Legal officials in the Administration want Obama to tap a candidate who would be a more obvious force on the Court, bringing both intellectual prowess and a proven ability to build coalitions. They favor either Kagan or Wood — prospects who could be considered judicial rock stars capable of going toe to toe with Scalia and Roberts.
I would expect Senators Claire McCaskill (D-MO) and/or Amy Klobuchar (D-MN) also to be on the shortlist — more likely the former because she was one of Obama’s first supporters in the Senate (and whose replacement would be appointed by a Democratic governor). Senators have historically been fairly easy to confirm because of the courtesy extended to them by their erstwhile colleagues. Still, we haven’t had such a nominee — or anyone other than sitting appellate judges — in the poisonous post-Bork world, so all bets are off.
Were it not for Ricci v.
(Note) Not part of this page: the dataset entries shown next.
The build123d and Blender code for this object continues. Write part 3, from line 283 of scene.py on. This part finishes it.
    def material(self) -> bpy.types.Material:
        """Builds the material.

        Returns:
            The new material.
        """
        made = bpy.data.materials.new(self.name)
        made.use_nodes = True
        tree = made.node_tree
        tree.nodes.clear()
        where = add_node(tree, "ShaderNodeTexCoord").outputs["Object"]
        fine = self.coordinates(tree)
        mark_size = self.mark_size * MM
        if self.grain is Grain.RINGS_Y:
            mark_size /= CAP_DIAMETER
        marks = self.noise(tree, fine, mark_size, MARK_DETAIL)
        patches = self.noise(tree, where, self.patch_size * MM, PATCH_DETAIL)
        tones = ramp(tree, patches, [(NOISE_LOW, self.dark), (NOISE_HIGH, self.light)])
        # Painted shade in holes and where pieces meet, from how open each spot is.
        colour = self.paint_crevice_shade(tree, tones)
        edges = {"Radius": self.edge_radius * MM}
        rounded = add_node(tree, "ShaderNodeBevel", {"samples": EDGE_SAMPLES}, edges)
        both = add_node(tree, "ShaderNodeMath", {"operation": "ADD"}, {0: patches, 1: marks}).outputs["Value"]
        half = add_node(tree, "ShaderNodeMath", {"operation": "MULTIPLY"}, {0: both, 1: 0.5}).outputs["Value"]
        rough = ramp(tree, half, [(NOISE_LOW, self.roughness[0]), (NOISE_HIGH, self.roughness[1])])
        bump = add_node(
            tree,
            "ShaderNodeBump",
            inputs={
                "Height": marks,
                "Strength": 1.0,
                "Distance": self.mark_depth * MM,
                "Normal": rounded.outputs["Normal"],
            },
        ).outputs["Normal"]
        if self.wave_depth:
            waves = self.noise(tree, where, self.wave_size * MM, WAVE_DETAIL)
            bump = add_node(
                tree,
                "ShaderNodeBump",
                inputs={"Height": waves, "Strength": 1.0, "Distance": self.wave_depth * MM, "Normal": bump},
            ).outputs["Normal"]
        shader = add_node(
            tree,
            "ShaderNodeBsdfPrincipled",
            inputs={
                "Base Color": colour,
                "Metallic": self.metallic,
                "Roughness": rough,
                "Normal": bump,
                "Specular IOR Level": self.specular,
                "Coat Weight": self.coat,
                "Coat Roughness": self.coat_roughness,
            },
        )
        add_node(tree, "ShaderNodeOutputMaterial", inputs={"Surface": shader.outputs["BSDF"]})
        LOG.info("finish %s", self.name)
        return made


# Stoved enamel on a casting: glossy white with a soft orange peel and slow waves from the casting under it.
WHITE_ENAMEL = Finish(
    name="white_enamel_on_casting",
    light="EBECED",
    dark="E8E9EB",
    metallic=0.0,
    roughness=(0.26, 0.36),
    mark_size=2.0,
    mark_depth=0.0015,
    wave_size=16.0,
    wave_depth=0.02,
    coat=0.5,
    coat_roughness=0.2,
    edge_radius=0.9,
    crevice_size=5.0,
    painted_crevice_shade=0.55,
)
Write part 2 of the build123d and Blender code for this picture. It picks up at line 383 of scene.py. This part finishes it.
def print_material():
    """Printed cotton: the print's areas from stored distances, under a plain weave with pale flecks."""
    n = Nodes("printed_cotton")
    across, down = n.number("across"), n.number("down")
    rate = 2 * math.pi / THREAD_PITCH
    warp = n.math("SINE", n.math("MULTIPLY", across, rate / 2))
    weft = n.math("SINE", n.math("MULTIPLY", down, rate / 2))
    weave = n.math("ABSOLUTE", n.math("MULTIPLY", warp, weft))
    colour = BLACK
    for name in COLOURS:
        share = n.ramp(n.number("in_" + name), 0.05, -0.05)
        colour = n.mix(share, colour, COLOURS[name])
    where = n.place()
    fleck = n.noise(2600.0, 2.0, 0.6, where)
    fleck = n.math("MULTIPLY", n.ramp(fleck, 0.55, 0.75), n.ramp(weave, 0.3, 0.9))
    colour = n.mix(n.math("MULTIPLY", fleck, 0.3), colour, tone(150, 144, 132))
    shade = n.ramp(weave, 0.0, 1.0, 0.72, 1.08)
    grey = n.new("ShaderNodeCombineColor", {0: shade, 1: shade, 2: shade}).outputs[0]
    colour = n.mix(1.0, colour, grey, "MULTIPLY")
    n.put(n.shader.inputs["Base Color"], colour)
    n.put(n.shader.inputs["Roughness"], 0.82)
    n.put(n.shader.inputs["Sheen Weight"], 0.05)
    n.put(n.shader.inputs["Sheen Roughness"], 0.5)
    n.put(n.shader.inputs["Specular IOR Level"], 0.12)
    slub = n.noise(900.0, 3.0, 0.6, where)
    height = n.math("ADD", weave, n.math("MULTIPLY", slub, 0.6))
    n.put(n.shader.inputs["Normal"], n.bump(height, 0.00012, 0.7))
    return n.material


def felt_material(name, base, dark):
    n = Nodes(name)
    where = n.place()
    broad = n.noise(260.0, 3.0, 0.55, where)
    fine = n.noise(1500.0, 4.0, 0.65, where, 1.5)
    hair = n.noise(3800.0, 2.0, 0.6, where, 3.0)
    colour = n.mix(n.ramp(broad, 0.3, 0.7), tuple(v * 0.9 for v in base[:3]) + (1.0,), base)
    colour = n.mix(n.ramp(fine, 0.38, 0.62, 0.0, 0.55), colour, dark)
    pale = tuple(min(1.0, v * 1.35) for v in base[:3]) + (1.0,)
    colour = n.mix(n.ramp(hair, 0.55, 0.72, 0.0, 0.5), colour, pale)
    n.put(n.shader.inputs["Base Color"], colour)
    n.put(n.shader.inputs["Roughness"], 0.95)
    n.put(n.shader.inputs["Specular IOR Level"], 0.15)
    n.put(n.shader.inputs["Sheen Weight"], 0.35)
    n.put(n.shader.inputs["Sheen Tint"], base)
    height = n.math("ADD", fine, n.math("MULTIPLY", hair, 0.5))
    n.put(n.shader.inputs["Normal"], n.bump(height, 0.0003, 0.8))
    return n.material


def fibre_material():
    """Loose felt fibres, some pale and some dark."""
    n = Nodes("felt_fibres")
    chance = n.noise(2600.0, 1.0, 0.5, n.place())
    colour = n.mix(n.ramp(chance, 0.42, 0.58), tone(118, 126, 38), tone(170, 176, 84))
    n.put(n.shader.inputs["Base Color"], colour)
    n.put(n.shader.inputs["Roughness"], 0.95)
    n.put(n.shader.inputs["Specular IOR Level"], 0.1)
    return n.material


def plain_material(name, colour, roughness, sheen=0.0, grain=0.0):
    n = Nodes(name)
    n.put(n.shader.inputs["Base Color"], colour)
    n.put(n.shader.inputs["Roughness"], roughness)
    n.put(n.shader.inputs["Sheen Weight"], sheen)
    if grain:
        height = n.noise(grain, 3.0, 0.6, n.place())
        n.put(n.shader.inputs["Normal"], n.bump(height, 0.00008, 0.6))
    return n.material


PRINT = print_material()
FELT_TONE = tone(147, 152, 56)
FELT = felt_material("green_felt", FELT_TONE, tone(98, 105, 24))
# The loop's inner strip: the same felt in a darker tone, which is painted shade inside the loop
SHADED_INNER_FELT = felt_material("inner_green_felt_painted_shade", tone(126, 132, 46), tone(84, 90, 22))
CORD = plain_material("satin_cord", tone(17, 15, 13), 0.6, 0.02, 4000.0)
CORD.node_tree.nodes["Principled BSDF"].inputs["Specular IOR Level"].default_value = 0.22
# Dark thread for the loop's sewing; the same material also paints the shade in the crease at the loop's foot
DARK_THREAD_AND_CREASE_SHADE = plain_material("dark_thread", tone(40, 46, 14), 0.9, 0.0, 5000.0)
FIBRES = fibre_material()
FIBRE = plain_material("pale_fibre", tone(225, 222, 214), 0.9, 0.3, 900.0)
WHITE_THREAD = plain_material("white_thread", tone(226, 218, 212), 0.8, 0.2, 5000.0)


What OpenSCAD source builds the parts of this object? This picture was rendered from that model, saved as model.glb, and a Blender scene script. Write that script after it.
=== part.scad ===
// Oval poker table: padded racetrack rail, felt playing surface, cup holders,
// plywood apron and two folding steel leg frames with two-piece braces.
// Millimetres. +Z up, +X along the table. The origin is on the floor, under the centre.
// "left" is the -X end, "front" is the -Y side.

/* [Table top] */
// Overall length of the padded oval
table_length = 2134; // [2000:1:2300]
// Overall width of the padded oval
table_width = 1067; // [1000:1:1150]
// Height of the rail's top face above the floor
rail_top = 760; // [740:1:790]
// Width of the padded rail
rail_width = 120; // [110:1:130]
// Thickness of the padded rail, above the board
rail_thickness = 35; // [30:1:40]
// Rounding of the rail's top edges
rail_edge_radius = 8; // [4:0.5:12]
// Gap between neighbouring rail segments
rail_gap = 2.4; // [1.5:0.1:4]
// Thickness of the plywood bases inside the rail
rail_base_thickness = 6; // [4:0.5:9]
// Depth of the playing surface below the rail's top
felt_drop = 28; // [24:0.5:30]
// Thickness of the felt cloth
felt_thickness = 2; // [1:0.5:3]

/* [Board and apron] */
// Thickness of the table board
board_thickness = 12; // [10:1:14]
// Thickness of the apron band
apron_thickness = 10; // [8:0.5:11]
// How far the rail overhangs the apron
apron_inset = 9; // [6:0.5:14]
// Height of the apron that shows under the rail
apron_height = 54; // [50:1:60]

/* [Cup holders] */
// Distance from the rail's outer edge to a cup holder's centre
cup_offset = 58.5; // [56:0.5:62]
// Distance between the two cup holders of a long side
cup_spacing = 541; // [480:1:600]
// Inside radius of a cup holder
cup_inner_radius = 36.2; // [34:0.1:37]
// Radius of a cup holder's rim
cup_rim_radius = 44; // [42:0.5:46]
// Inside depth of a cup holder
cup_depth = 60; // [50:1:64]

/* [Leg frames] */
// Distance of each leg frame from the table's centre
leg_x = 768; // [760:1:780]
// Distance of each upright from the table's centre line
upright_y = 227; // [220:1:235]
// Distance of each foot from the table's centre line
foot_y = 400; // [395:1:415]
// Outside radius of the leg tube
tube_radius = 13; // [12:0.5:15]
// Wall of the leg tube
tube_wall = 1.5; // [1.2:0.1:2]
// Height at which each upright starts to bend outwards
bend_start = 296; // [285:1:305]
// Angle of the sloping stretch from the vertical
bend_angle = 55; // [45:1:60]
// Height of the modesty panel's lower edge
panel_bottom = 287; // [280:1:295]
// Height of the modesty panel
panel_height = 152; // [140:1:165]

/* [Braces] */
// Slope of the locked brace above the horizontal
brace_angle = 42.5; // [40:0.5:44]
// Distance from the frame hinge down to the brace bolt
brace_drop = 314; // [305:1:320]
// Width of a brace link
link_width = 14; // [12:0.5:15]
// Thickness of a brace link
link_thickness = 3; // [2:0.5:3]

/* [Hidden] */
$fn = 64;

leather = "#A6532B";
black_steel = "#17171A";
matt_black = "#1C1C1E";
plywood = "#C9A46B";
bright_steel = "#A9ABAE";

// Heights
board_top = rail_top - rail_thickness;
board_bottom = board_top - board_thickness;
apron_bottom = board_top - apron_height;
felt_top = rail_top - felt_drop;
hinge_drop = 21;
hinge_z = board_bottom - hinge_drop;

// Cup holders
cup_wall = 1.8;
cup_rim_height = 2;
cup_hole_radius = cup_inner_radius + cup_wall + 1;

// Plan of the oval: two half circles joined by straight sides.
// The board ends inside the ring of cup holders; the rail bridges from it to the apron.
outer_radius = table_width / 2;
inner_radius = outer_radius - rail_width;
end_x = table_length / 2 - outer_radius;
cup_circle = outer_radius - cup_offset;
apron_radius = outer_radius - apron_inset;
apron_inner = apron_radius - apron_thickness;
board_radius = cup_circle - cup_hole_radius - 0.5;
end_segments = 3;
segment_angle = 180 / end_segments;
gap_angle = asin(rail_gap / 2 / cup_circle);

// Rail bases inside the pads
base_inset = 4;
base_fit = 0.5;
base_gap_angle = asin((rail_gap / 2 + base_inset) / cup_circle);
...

DeStefano, Sotomayor would be a shoe-in on the simple formula of Princeton+Yale Law+Second Circuit+Hispanic woman. Now, and also for the reasons Jan cites, that is looking less likely. I still favor Wood because she has a proven judicial temperament, sterling qualifications in technical fields like antitrust and trade regulation, and would be no worse — and quite possibly better — than the other contenders on constitutional issues. If I were putting money on it, however, I would have to go with Kagan precisely because she was so recently vetted and confirmed (61-31, with Arlen Specter voting ”no” under Scottish law because he felt she hadn’t sufficiently answered his questions).